Thursday, July 7, 2016

Including tradition.


So many things I could have blogged about this week. 

But I'm going to take on something that I should have written last week that is still bugging me.

I haven't been to church in over a year.  Part of that is that I've been very, very hurt by a church in the past, part of that is that I've moved 3 times and I'm not in a place with weak public transportation, and part of it is that I don't really know how to go to church anymore if I'm not staff.  And yet one more factor is that I am, as my blog says, quite eclectic in my theology, and it's hard to find a place where I'm comfortable. 

One of those eclecticisms is that I'm both traditionalist and progressive.  I love a lot of the classic hymns of Christianity, but I don't love a lot of the masculine language they contain.  Last week, I woke up from a dream with the hymn "Be Thou My Vision" stuck in my head.  This is a lovely hymn with 2 quite problematic lines.  The first appears in the second verse:

Thou my true Father and I thy true son
And the second is the first line of the third verse:

Riches I heed not nor man's empty praise
 The last church I attended was a moderately conservative Episcopal church, and I remembered that in the hymnal, that second line had been changed to
Riches I heed not nor vain, empty praise
which I think is nice, and works.  But I couldn't remember what the other line had been.

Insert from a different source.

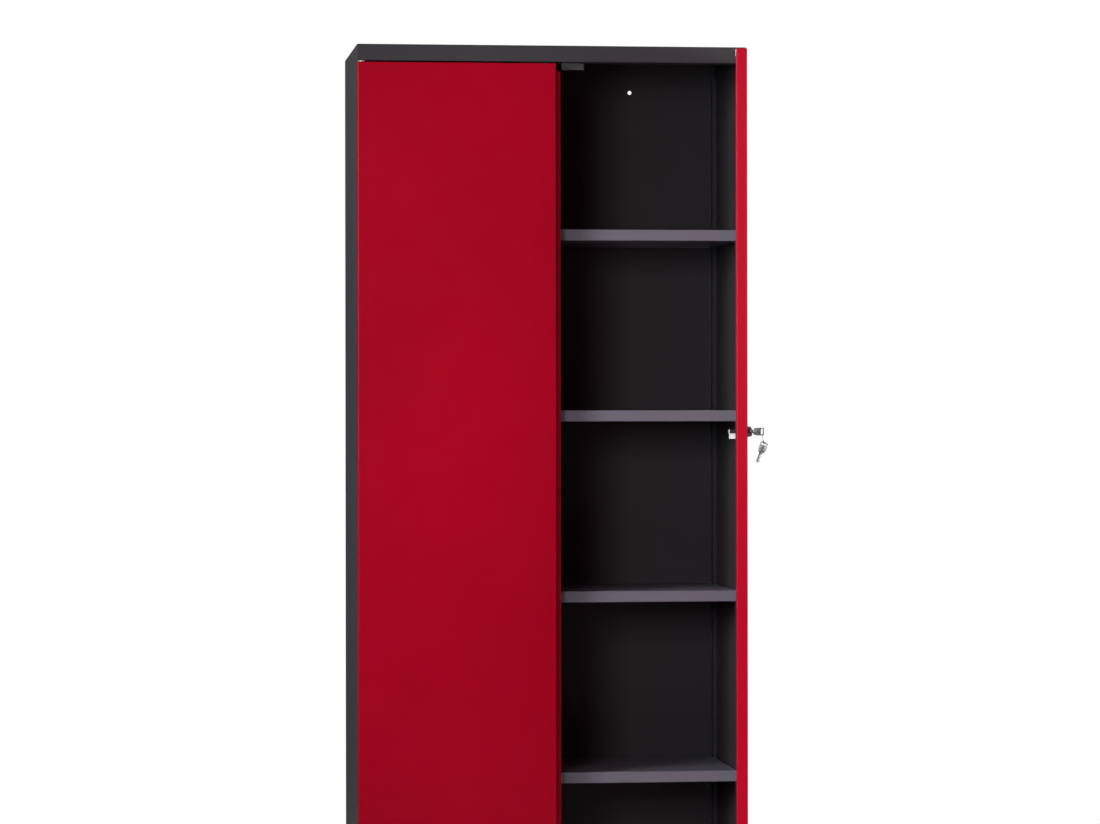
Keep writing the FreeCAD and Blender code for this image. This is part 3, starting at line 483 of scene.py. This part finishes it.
def mesh_of(name: str, grids: Sequence[Grid], turn: Array = UNTURNED, origin: Array = ORIGIN,
            sharp: float = 32.0, weld: float = 0.002 * MM) -> bpy.types.Object:
    """Makes one piece of several grids.

    Poles, where a row of points meets in one place, close to triangles when the doubles are merged.

    Args:
        name: the piece's name.
        grids: its surfaces, each closed or meeting the others.
        turn: matrix whose columns the grids' own x, y and z become.
        origin: the point that their own origin moves to.
        sharp: edges that turn by more than this many degrees stay sharp.
        weld: points nearer to each other than this are merged.

    Returns:
        The object, at the origin, its faces outward.
    """
    starts = np.cumsum([0] + [grid.points.shape[0] * grid.points.shape[1] for grid in grids])
    points = np.concatenate([(grid.points @ turn.T + origin).reshape(-1, 3) for grid in grids])
    faces = np.concatenate([grid.quads(start) for grid, start in zip(grids, starts)])
    mesh = bpy.data.meshes.new(name)
    mesh.from_pydata(points.tolist(), [], faces.tolist())
    shape = bmesh.new()
    shape.from_mesh(mesh)
    bmesh.ops.remove_doubles(shape, verts=shape.verts, dist=weld)
    bmesh.ops.recalc_face_normals(shape, faces=shape.faces)
    shape.to_mesh(mesh)
    shape.free()
    mesh.shade_smooth()
    mesh.set_sharp_from_angle(angle=math.radians(sharp))
    piece = bpy.data.objects.new(name, mesh)
    bpy.context.scene.collection.objects.link(piece)
    return piece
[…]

And that line has bothered me for a long time.  I know "man" has been used for "human" for a long time, and while I don't like it, I can kind of at least slide myself into it when I sing a traditional hymn.  But I can't be a son.  "Sons" maybe I can sort of include myself in because I know it's a clumsy translation in the Bible from בני b'nei or παιδός paidos (both of which, yes, can mean "sons" but they also stand in those languages generally for "children" especially in Hebrew which doesn't have another word for "children").  But "I thy true son" just doesn't work in my head.  And it was driven home strongly several years ago when the hymn was sung as a solo by one of the women on our music team.  She had a gorgeous voice, mezzo-soprano-ish, and that line just sounded utterly ludicrous when she sang it.  And it's funny because that community usually changed the pointless masculine language to inclusive language when it could.

I think the problem is the next line.  You see, the usual arrangement of this hymn is in rhyming couplets.  So it goes:

Thou my true Father and I thy true son
Thou with me dwelling and I with thee one
This also makes sense in the context of the original hymn, which was composed and sung by Irish monks.  They were all male, and they had dedicated their lives to a kind of life that centers around God and worship.  But as much as I might long for unity with God, I'm not a monk and I cannot really be a "true son."  I'm not so great with rhyme and rhythm language, and I couldn't think of a way to alter those two lines to keep the meter and rhyme.  "Child" really doesn't work - what in the world could it rhyme with?

So, as we do, I turned to the internet.  Googling "be thou my vision inclusive" doesn't, helpfully, bring up an inclusive version of the hymn, but instead a lot of people bitching about changing hymn lyrics.  Which, just, ugh. 

I don't mind traditional masculine language for God, as long as it's properly balanced by acknowledging that there is plenty of traditional feminine language for God and I do prefer if people avoid pronouns generally.  And I don't mind the "king" language, because that is rather part of God's character and what makes God God.  If God isn't ruler, no one is, and we are God's creation, so God has authority over us and the rest of creation.  I'm as pacifist as anyone, and I'm all for the church avoiding taking power and authority, but I don't mind if God has it.

But there are people out there who bitch about any change to any masculine language.  Including that referring to people.  Sometimes they claim it's about translation and respecting the original grammar, but somehow they're ok with never referring to the Spirit of God as feminine the way it is in Hebrew grammar.  So basically that argument is intellectually bankrupt.  Appeals to "original language" are just appeals to keep women from being fully included, and are no better than the Victorians leaving obscene bits untranslated "in the modesty of the original language" (which was, of course, perfectly understood by women in ancient Greece or Rome). 

One of the things that drove me away from the fringes of evangelicalism where I was and to the Episcopal Church was that I am just sick of fighting about gender.  I'm a woman (more or less), God called me to teach.  I'm not going to fight about it.  I'm just tired.  Other women are called to, and I'm glad for them.  But I'd rather be part of a community that lets me get on with doing what I'm called to do and not interested in deciding if it's ok first or not.  It reminds me of one of my professors at JTS.  He is orthodox, and JTS is conservative (which is to say, less observant and slightly more liberal).  I once asked him why he was at JTS and not YU and he said at YU, he would say something, and the class had to spend 20 minutes discussing whether what he said was heretical or not.  At JTS, they just engage in what he actually said.  I'm not interested in people debating whether I can talk or not.

It took me a while of slogging and fine-tuning the Google search, but I finally found a lovely inclusive re-phrasing:
Thou my true Father, thine own may I beThou with me dwelling and I one with thee
 Keeps the same theme and sentiment, just re-works the word order for a nice couplet.  So now I can sing this hymn again.  Thank God for community.